Each of the petitioners has alleged that the respondent made certain errors in his determination of the deficiency against the donor, William W. Bodine. These assignments of error were not included, however, by petitioners’ counsel in his statement of the issues either at the hearing or on brief, and are accordingly regarded as having been abandoned.

Reviewed by the Court.

Decision will be entered, in Docket No. 112781 that there is an unpaid liability as transferee for gift tax for 1938 of $3,000, with interest as provided by law. Decision will be entered in Docket No. 112782 that there is an unpaid liability as transferee for gift tax for 1938 of $2,993.87, with interest as provided by law.






Dissenting Opinion

AruNdell, J.,

dissenting: I disagree with so much of the opinion as holds Samuel T. Bodine liable as a transferee. He has not presently received by'way of gift or otherwise any part of the property the gift of which by William W. Bodine is the subject of the tax. Samuel’s right to receive the property is purely contingent; he has no present control over the property and has received nothing out of which the tax may be paid.
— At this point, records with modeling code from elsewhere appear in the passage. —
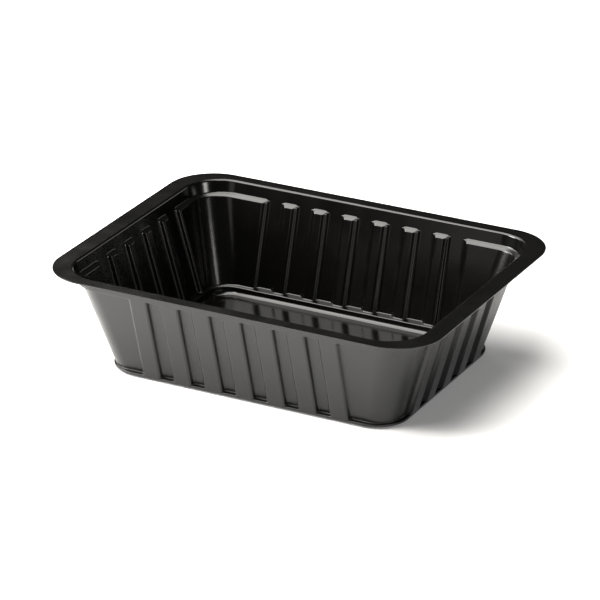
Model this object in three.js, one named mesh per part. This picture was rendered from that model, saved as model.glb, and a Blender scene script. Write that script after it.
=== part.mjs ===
// Open rectangular food tray, vacuum-formed from one thin plastic sheet.
// Millimetres, +Z up, length along X, width along Y, base on Z = 0 and centred on the origin.
import * as THREE from "three";

// Overall size and sheet.
const LENGTH = 190;
const WIDTH = 146;
const HEIGHT = 50;
const SHEET = 0.5;

// Flat sealing flange around the mouth.
const FLANGE_SHORT_SIDE = 8;
const FLANGE_LONG_SIDE = 5.6;
const FLANGE_CORNER = 22.4;
const LIP_RADIUS = 1.2;
const MOUTH_CORNER = 19;

// Walls: plain collar under the flange, then lands and outward flutes.
const DRAFT = THREE.MathUtils.degToRad(16);
const COLLAR_FOOT_Z = 44.2;
const COLLAR_CORNER = 16.5;
const TOP_LEDGE_DROP = 0.5;
const LAND_TOP_CORNER = 14;
const LAND_FOOT_CORNER = 12.5;
const FLUTE_DEPTH = 2.1;
const FLUTE_PITCH = 15.6;
const FLUTE_FLOOR_WIDTH = 7.6;
const FLUTE_SIDE_RUN = 1.6;
const FLUTES_LONG_SIDE = 7;
const FLUTES_SHORT_SIDE = 5;

// Foot ring under the walls, and the floor.
const FOOT_LEDGE_Z = 4.3;
const FOOT_LEDGE_DROP = 0.2;
const FOOT_LEDGE_WIDTH = 1.8;
const FOOT_WALL_RUN = 0.3;
const FOOT_CORNER = 10;
const INNER_FILLET = 1.2;
const OUTER_FILLET = 1.4;

// Facets.
const CORNER_FACETS = 9;
const LIP_FACETS = 3;
const FILLET_FACETS = 3;
const SIDE_FACETS = 3;

// Places along an outline: each corner takes one, and so does each side after it.
const FULL_ROUND = 8;
const MID_SIDE = 1.5;

// The sheet looks thicker than it is when cut level, because the walls lean.
const LEVEL_SHEET = SHEET / Math.cos(DRAFT);
const LIP_TURN = Math.PI / 2 - DRAFT;
const WALL_START = LIP_RADIUS * Math.tan(LIP_TURN / 2);

// One closed outline of the tray at height z, so far in from the flat of the flange.
function section(z, inset, corner) {
  return {
    z,
    halfX: LENGTH / 2 - FLANGE_SHORT_SIDE - inset,
    halfY: WIDTH / 2 - FLANGE_LONG_SIDE - inset,
    corner,
    fluted: false,
    step: 0,
  };
}

// A section whose sides follow the flutes; the lands stand in from their floors by the step.
function flutedSection(z, inset, corner, step) {
  return { ...section(z, inset, corner), fluted: true, step };
}

// The outer edge of the flange.
function flangeEdge(z) {
  const edge = section(z, 0, FLANGE_CORNER);
  return { ...edge, halfX: LENGTH / 2, halfY: WIDTH / 2 };
}

// Inset of the flute floors at height z.
function wallInset(z) {
  return WALL_START + (HEIGHT - z) * Math.tan(DRAFT);
}

// Inset of the inner face of the foot ring at its top.
function footInset() {
  return wallInset(FOOT_LEDGE_Z) + FLUTE_DEPTH + FOOT_LEDGE_WIDTH;
}

// Rounded turn from the flange down into the wall, from the flange on.
function lip(radius) {
  return Array.from({ length: LIP_FACETS + 1 }, (_, i) => {
    const turn = (LIP_TURN * i) / LIP_FACETS;
    const run = radius * Math.sin(turn);
    return section(HEIGHT - LIP_RADIUS + radius * Math.cos(turn), run, MOUTH_CORNER - run);
  });
}

// Rounded turn from the foot ring into the floor, from the wall on.
function floorFillet(floorZ, inset, corner, radius) {
  return Array.from({ length: FILLET_FACETS + 1 }, (_, i) => {
    const turn = (Math.PI / 2) * (i / FILLET_FACETS);
    const run = radius * (1 - Math.cos(turn));
    return section(floorZ + radius * (1 - Math.sin(turn)), inset + run, corner - run);
  });
}

// Faces of the sheet that look into the tray, from the flange edge down to the floor.
function innerSections() {
  const landTop = COLLAR_FOOT_Z - TOP_LEDGE_DROP;
  const ringTop = FOOT_LEDGE_Z - FOOT_LEDGE_DROP;
  const foot = footInset();
  return [
    flangeEdge(HEIGHT),
    ...lip(LIP_RADIUS),
    flutedSection(COLLAR_FOOT_Z, wallInset(COLLAR_FOOT_Z), COLLAR_CORNER, 0),
    flutedSection(landTop, wallInset(landTop), LAND_TOP_CORNER, FLUTE_DEPTH),
    flutedSection(FOOT_LEDGE_Z, wallInset(FOOT_LEDGE_Z), LAND_FOOT_CORNER, FLUTE_DEPTH),
    flutedSection(ringTop, foot, FOOT_CORNER, 0),
    ...floorFillet(SHEET, foot + FOOT_WALL_RUN, FOOT_CORNER, INNER_FILLET),
  ];
}

// Faces of the sheet that look out and down, one sheet away from the inner ones.
function outerSections() {
  const collarFoot = COLLAR_FOOT_Z - SHEET;
  const landTop = collarFoot - TOP_LEDGE_DROP;
  const ledge = FOOT_LEDGE_Z - SHEET;
  const ringTop = ledge - FOOT_LEDGE_DROP;
  const foot = footInset() - SHEET;
  const out = (z) => wallInset(z) - LEVEL_SHEET;
  return [
    flangeEdge(HEIGHT - SHEET),
    ...lip(LIP_RADIUS - SHEET),
    flutedSection(collarFoot, out(collarFoot), COLLAR_CORNER + SHEET, 0),
    flutedSection(landTop, out(landTop), LAND_TOP_CORNER + SHEET, FLUTE_DEPTH),
    flutedSection(ledge, out(ledge), LAND_FOOT_CORNER + SHEET, FLUTE_DEPTH),
    flutedSection(ringTop, foot, FOOT_CORNER + SHEET, 0),
    ...floorFillet(0, foot + FOOT_WALL_RUN, FOOT_CORNER + SHEET, OUTER_FILLET),
  ];
}

// Smooth rise from 0 to 1.
function ease(t) {
  return t * t * (3 - 2 * t);
}

// Stations over the two sloping sides of one flute: place along the wall, and share of a land.
function fluteStations(centre) {
  const rise = Array.from({ length: SIDE_FACETS + 1 }, (_, k) => k / SIDE_FACETS);
  const half = rise.map((t) => ({
    reach: FLUTE_FLOOR_WIDTH / 2 + t * FLUTE_SIDE_RUN,
    land: ease(t),
  }));
  return [
    ...half.toReversed().map(({ reach, land }) => ({ along: centre - reach, land })),
    ...half.map(({ reach, land }) => ({ along: centre + reach, land })),
  ];
}

// Points of one straight side; side 0 faces +X and the rest follow anticlockwise.
// A plain section has one point over the middle of each flute.
// Each point's place on the outline lies between those of the corners beside it.
function sidePoints(side, shape) {
  const long = side % 2 === 1;
  const reach = long ? shape.halfY : shape.halfX;
  const flutes = long ? FLUTES_LONG_SIDE : FLUTES_SHORT_SIDE;
  const centres = Array.from({ length: flutes }, (_, i) => (i - (flutes - 1) / 2) * FLUTE_PITCH);
  const stations = centres.flatMap((centre) =>
    shape.fluted ? fluteStations(centre) : [{ along: centre, land: 0 }],
  );
  return stations.map(({ along, land }) => ({
    at: 2 * side + MID_SIDE + along / LENGTH,
    flat: new THREE.Vector2(reach - land * shape.step, along).rotateAround(
      new THREE.Vector2(),
      (Math.PI / 2) * side,
    ),
  }));
}

// Points of the corner before a side, placed on the outline from 2 * side to 2 * side + 1.
function cornerPoints(side, shape) {
  const centre = new THREE.Vector2(
    (side < 2 ? 1 : -1) * (shape.halfX - shape.step - shape.corner),
    (side === 1 || side === 2 ? 1 : -1) * (shape.halfY - shape.step - shape.corner),
  );
  return Array.from({ length: CORNER_FACETS + 1 }, (_, i) => {
    const share = i / CORNER_FACETS;
    const angle = (Math.PI / 2) * (side - 1 + share);
    const spoke = new THREE.Vector2(Math.cos(angle), Math.sin(angle));
    return { at: 2 * side + share, flat: spoke.multiplyScalar(shape.corner).add(centre) };
  });
}

// The closed outline of a section, anticlockwise from above.
function outline(shape) {
  return [0, 1, 2, 3]
    .flatMap((side) => [...cornerPoints(side, shape), ...sidePoints(side, shape)])
    .map(({ at, flat }) => ({ at, x: flat.x, y: flat.y, z: shape.z }));
}

// Triangles between two outlines, walking both at once because their points differ in number.
function bridge(indices, from, to) {
  const place = ({ points }, i) => points[i]?.at ?? (i === points.length ? FULL_ROUND : Infinity);
  const index = ({ first, points }, i) => first + (i % points.length);
  let i = 0;
  let j = 0;
  while (i < from.points.length || j < to.points.length) {
    const onFrom = place(from, i + 1) <= place(to, j + 1);
    const next = onFrom ? index(from, i + 1) : index(to, j + 1);
    indices.push(index(from, i), index(to, j), next);
    i += onFrom ? 1 : 0;
    j += onFrom ? 0 : 1;
  }
}

// A flat fan from the middle of the tray to an end outline.
function closeEnd(positions, indices, { first, points }, facesDown) {
  const hub = positions.length / 3;
  positions.push(0, 0, points[0].z);
  for (let i = 0; i < points.length; i++) {
    const a = first + i;
    const b = first + ((i + 1) % points.length);
    indices.push(hub, facesDown ? b : a, facesDown ? a : b);
  }
}

// The closed skin through a run of outlines.
function skin(outlines) {
  const positions = [];
  const indices = [];
  const rings = outlines.map((points) => {
    const first = positions.length / 3;
    points.forEach(({ x, y, z }) => positions.push(x, y, z));
    return { first, points };
  });
  rings.slice(1).forEach((ring, i) => bridge(indices, rings[i], ring));
  closeEnd(positions, indices, rings[0], false);
  closeEnd(positions, indices, rings.at(-1), true);
  const geometry = new THREE.BufferGeometry();
  geometry.setAttribute("position", new THREE.Float32BufferAttribute(positions, 3));
  geometry.setIndex(indices);
  geometry.computeVertexNormals();
  return geometry;
}

// The whole sheet: floor, up the inside, over the flange, down the outside and under the base.
function trayGeometry() {
  const upInside = innerSections().reverse();
  return skin([...upInside, ...outerSections()].map(outline));
}

const blackPlastic = new THREE.MeshStandardMaterial({
  color: 0x131312,
  roughness: 0.22,
  metalness: 0,
  flatShading: true,
});

const tray = new THREE.Mesh(trayGeometry(), blackPlastic);
tray.name = "tray";

const part = new THREE.Group();
part.name = "food_tray";
part.add(tray);

export default part;
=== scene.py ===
"""An open food tray, thermoformed from one sheet of black plastic, on a plain pale floor."""

import math

import bmesh
import bpy
from mathutils import Matrix, Vector


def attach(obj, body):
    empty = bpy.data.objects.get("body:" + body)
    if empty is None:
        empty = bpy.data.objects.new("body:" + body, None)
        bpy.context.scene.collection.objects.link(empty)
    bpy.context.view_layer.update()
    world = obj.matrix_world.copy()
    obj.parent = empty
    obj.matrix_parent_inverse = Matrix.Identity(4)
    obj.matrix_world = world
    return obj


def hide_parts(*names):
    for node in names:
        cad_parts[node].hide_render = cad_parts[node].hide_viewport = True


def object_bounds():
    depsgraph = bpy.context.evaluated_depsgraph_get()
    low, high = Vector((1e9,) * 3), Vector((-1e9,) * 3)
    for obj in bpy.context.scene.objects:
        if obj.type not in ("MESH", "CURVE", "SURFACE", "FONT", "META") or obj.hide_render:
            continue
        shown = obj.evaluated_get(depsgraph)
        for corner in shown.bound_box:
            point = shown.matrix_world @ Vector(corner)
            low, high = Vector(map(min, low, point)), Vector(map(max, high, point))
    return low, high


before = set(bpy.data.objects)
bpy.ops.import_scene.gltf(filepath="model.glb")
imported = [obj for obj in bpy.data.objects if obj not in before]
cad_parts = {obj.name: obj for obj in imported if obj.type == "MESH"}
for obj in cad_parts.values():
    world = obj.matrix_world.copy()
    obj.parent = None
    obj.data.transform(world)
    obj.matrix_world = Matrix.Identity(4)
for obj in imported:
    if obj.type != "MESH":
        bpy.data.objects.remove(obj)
cad_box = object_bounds()

MM = 0.001

# Overall size, from the frame, and the sheet. Lengths are in millimetres, unless a comment says metres.
LENGTH, WIDTH, HEIGHT = (round((high - low) / MM, 3) for low, high in zip(*cad_box))
SHEET = 0.5

# Flat sealing flange around the mouth.
FLANGE_SHORT_SIDE = 8.0
FLANGE_LONG_SIDE = 5.6
FLANGE_CORNER = 22.4
LIP_RADIUS = 1.2
MOUTH_CORNER = 19.0

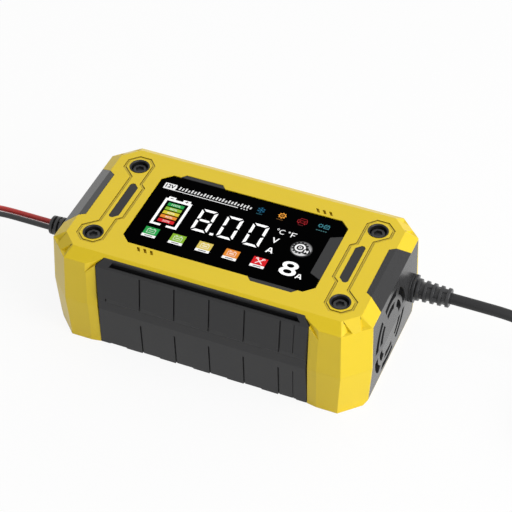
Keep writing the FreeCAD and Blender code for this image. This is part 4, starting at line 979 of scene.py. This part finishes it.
@dataclass
class StatusTiles(DisplayPart):
    """Five status tiles, each with a small sign and a pale strip below."""

    lefts: tuple[float, ...] = (-49.1, -32.5, -15.8, 0.7, 17.5)
    width: float = 8.5
    tile: Pair = (-20.75, -14.6)
    strip: Pair = (-22.9, -20.8)
    line: float = -21.9

    def battery_sign(self, sign: Marks, x: float, level: float) -> None:
        """Adds a small battery with a level in it.

        Args:
            sign: where it goes.
            x: its middle, in millimetres.
            level: how thick the level is.
        """
        sign.frame(x - 2.6, x + 2.6, -19.6, -16.2, 0.42)
        sign.box(x - 1.9, x - 0.8, -16.2, -15.5).box(x + 0.8, x + 1.9, -16.2, -15.5)
        sign.bar((x - 1.4, -17.9), (x + 1.4, -17.9), level)

    def repair_sign(self, sign: Marks, x: float) -> None:
        """Adds two crossed tools with open ends.

        Args:
            sign: where it goes.
            x: its middle, in millimetres.
        """
        sign.bar((x - 2.0, -19.6), (x + 2.0, -15.8), 0.65).bar((x - 2.0, -15.8), (x + 2.0, -19.6), 0.65)
        sign.arc((x + 1.9, -15.8), 0.7, 0.45, -30, 250).arc((x - 1.9, -15.8), 0.7, 0.45, -40, 250)

    def build(self) -> None:
        """Makes the tiles with their signs, then all the strips and all the lines on them."""
        strips, lines = self.marks("tile_strips"), self.marks("tile_lines", 1)
        for index, (left, colour) in enumerate(zip(self.lefts, (GREEN, LIME, STRAW, ORANGE, RED))):
            right = left + self.width
            self.marks(f"tile_{index}").box(left, right, *self.tile).finish(HOUSING, colour)
            strips.box(left, right, *self.strip)
            lines.bar((left + 1.9, self.line), (right - 1.9, self.line), 0.7)
            sign, x = self.marks(f"tile_sign_{index}", 1), (left + right) / 2
            if colour is RED:
                self.repair_sign(sign, x)
            else:
                self.battery_sign(sign, x, 0.5 + 0.25 * index)
            sign.finish(HOUSING, paled(colour, 0.8 if colour is RED else 0.5))
        strips.finish(HOUSING, WHITE, 0.85)
        lines.finish(HOUSING, GREY, 0.2)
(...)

The fact that the value of a contingent interest may be computed actuarially is of no importance and the figures so arrived at do not establish the fair market value of the gift. The burden is on the respondent and he has failed in his proof.






Dissenting Opinion

Mellott, J.,

dissenting: I agree with the views expressed in the dissenting opinion of Judge Arundell. I also adhere to those expressed in my dissents in Evelyn N. Moore, 1 T. C. 14 (on appeal, C. C. A., 2d Cir.), and Fletcher Trust Co., Trustee, 1 T. C. 798; affd., 141 Fed. (2d) 36.